El tiempo era como lento y pesado, no me daban las fuerzas de mis piernas para caminar hasta las escaleras, sin embargo las cosas se caían y despedazaban cada vez más rápido. Un ruido ronco y pesado, como un rugido grotesco comenzó a apoderarse de todo. Los objetos de vidrio y porcelana caían hechos pedazos, las mesas eran sacudidas violentamente contra las paredes, los azulejos de los baños salían disparados y se hacían añicos, la tapa del tanque del inodoro fue catapultada hacia el techo y luego cayó resquebrajándose contra el piso. Mi esposo me decía que bajáramos, que saliéramos rápido mientras yo le decía que no, que nos quedáramos en ese mismo lugar. Yo pensaba que el piso donde estábamos se desplomaría sobre el piso de abajo y que las escaleras se estaban desprendiendo… Rogamos a Dios Todo Poderoso y a la Virgen de Cuapa que nos protegiera, rezamos, imploramos y nos abrazamos los cuatro. La luz se fue y la parte más dura comenzó, el piso tronaba y la fuerza invisible nos empujaba con violencia contra todos lados. Solamente me imaginaba cayendo en el vacío entre escombros. Los armarios se partían y lanzaban las separaciones hacia cualquier lado. Pedazos de pared caían al piso de abajo, y también del techo del piso donde estábamos.
De pronto parecía que se detenía un poco, ya solamente caían algunas cosas que se hacían pedazos contra el piso. Yo cargaba al pequeño, y Leonel se aferraba a la mano de nuestro hijo mayor, corrimos lo más rápido que pudimos, las luminarias caían, pedazos de pared, arena y piedras nos llovían sobre las cabezas, las escaleras entre el quinto y el primer piso me parecían un caballo salvaje, furioso, sobre el cual teníamos que marchar. Escuchábamos gritos de gente atrapada. Llegamos a la salida, descalzos y sin abrigos, pero la penumbra del interior al menos terminó, afuera la luz de la luna llena nos dio esperanza. Habíamos salido del infierno.
Las piernas me dolían como que me habían dado puñetazos durante todo un día. Los músculos me temblaban y me dolían, estaba engarrotada. Mis piernas, aunque estaban calientes, eran atravesadas por ríos de hielo seco granulado. El estómago me dolía como que me iba a reventar por dentro. La columna vertebral la sentía como atravesada por una aguja fina de acero frío. Todo mi cuerpo tiritaba de pavor.

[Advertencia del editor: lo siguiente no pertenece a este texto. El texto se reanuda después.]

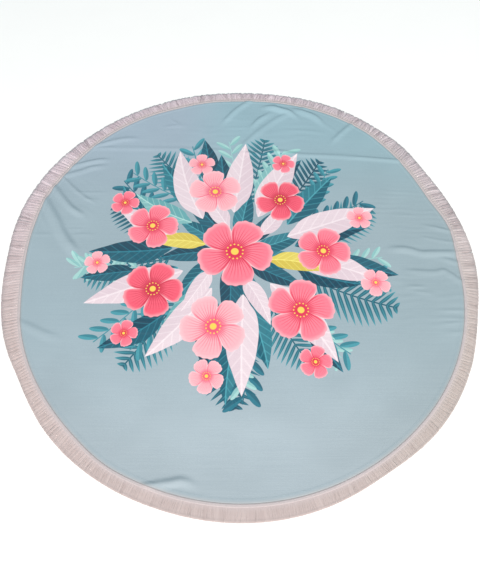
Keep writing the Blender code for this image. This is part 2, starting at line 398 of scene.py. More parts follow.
    def lift(self, places: np.ndarray) -> np.ndarray:
        """How high the underside stands at each place.

        Args:
            places: The points to look at, one a row.

        Returns:
            One height for each place.
        """
        height = np.max([fold.rise(places, self.run_out) for fold in self.FOLDS], axis=0)
        height += np.max([crease.rise(places, self.run_out) for crease in self.CREASES], axis=0)
        for patch in self.WRINKLES:
            height += patch.rise(places)
        spread = places / self.swell_size
        slack = np.array([noise.noise(Vector((x, y, 0.0))) for x, y in spread])
        height += self.swell * eased(slack + self.swell_spread)
        bearing = np.arctan2(places[:, 1], places[:, 0])
        inset = self.outline.cloth_radius(bearing) - np.hypot(*places.T)
        return height * (self.hem_hold + (1.0 - self.hem_hold) * eased(inset / self.hem_fade))

    def along_edge(self, bearing: np.ndarray, outside: float | np.ndarray = 0.0) -> np.ndarray:
        """Points round the towel.

        Args:
            bearing: Their bearings in radians.
            outside: How far outside the cloth's edge they lie.

        Returns:
            The points, one a row.
        """
        radius = self.outline.cloth_radius(bearing) + outside
        return np.stack([radius * np.cos(bearing), radius * np.sin(bearing)], axis=1)

    def lift_along_edge(self, bearing: np.ndarray, outside: float) -> np.ndarray:
        """How high the cloth, or past its edge the trim, stands round the towel.

        Args:
            bearing: The bearings to look at, in radians.
            outside: How far outside the cloth's edge to look.

        Returns:
            One height for each bearing.
        """
        kept = 1.0 - self.fall * max(outside, 0.0)
        return kept * self.lift(self.along_edge(bearing, min(outside, 0.0)))


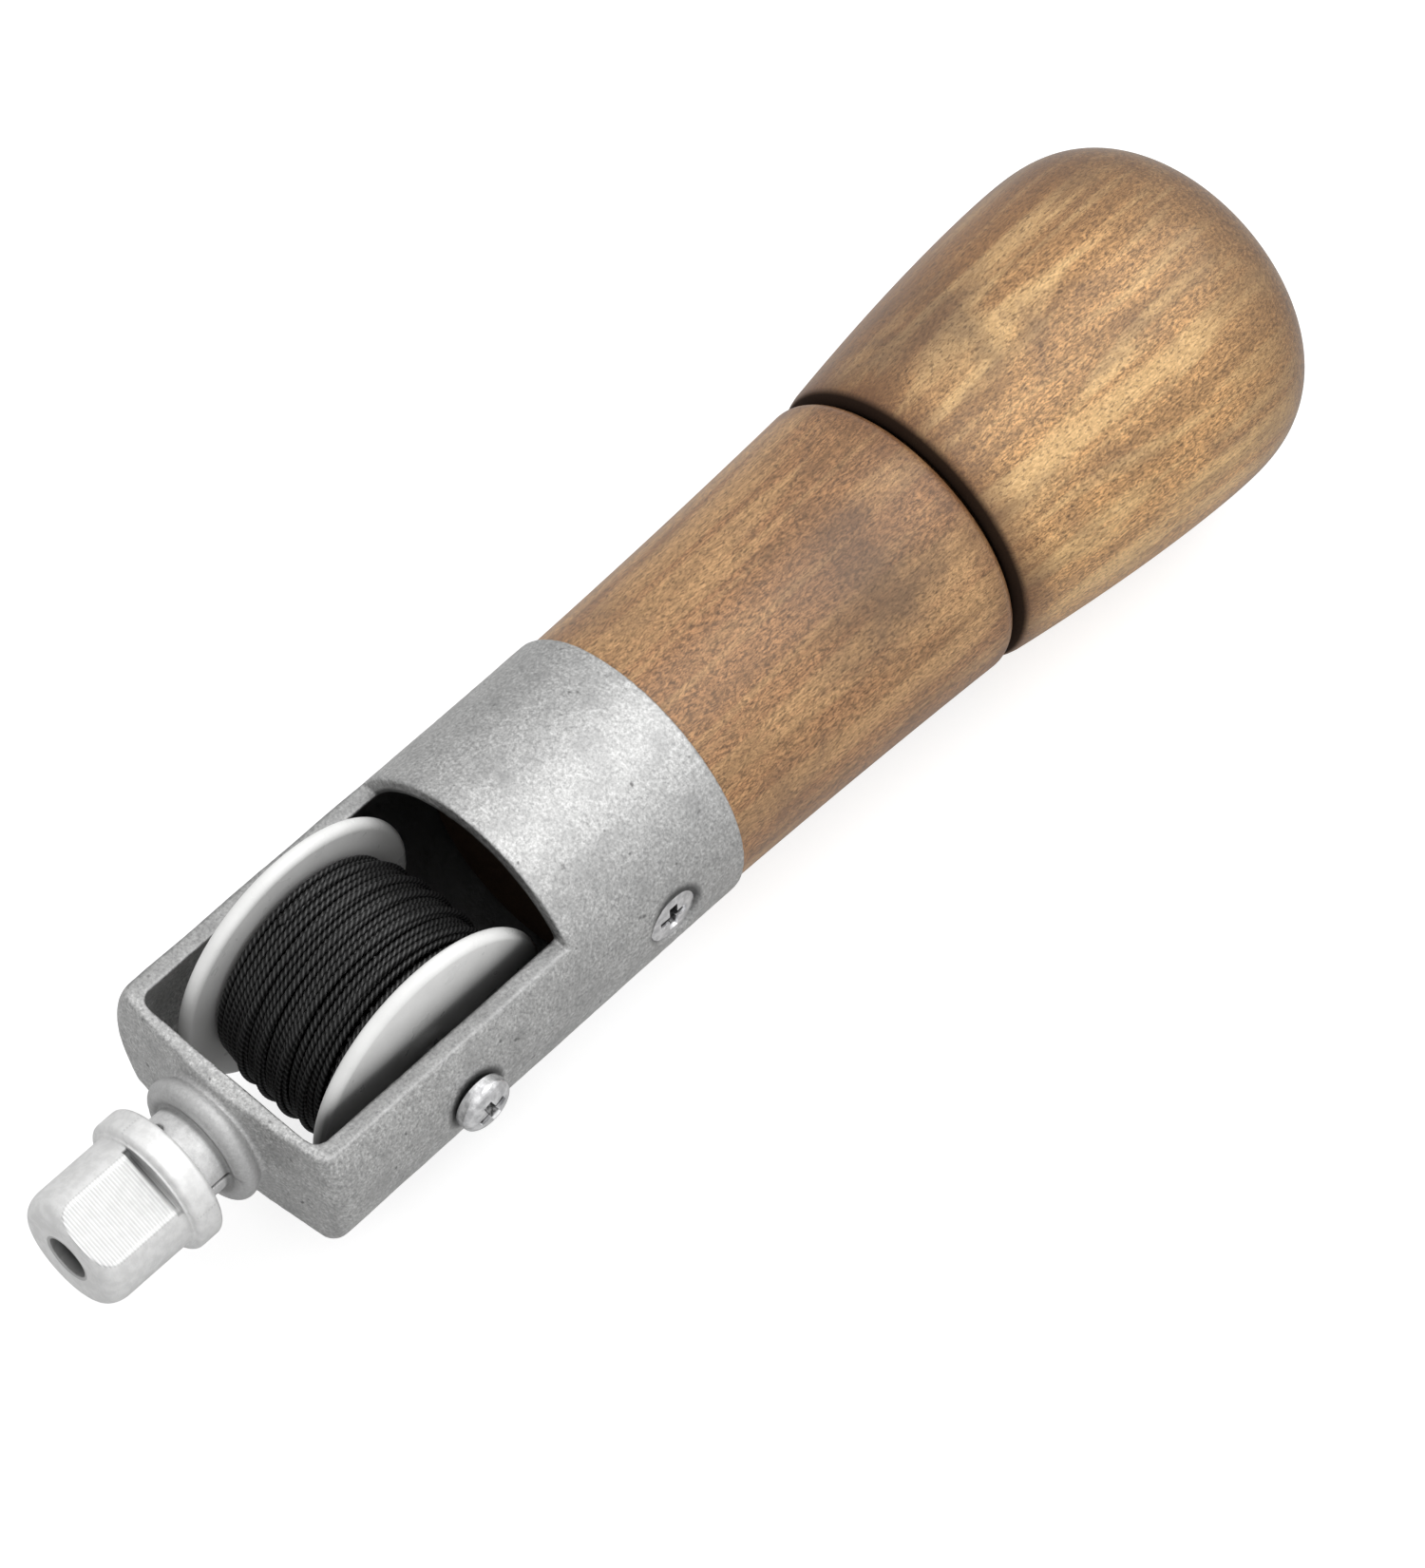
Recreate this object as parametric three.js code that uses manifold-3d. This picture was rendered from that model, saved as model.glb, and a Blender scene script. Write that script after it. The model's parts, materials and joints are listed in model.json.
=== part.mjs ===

Samuel necesitaba sus pastillas y su puff para el asma. Pero ahora no sabíamos qué pasaría. Estábamos en la mitad de la calle.
Al rato salió una pareja con su bebé. Era la primera vez que nos hablábamos. De pronto, tras la relativa calma de algunos segundos comenzó a tronar y la gente de los edificios de enfrente de 24 y 20 pisos gritaba por ayuda, rogaban que los ayudaran a salir, estaban atrapados en los elevadores o en sus cuartos. En el mismo edificio nuestro una señora gritaba que no podían salir porque la puerta se le había trabado. El muchacho que había salido junto con nosotros, Marcelo, fue lo suficientemente valiente y fuerte como para regresar al edificio y romperle la puerta a la familia que estaba atrapada. Al fin vimos como poco a poco empezaron a salir.
Luego, los quejidos y las pedidas de socorro cesaban, pero cuando volvía a temblar se activaban, y nosotros no podíamos hacer nada.
Sin familia en Chile, sin amigos, sentimos que estábamos desamparados. No sabíamos todavía la dimensión de la catástrofe. Y así en el frío intenso de la madrugada esperamos con incertidumbre que llegara el día.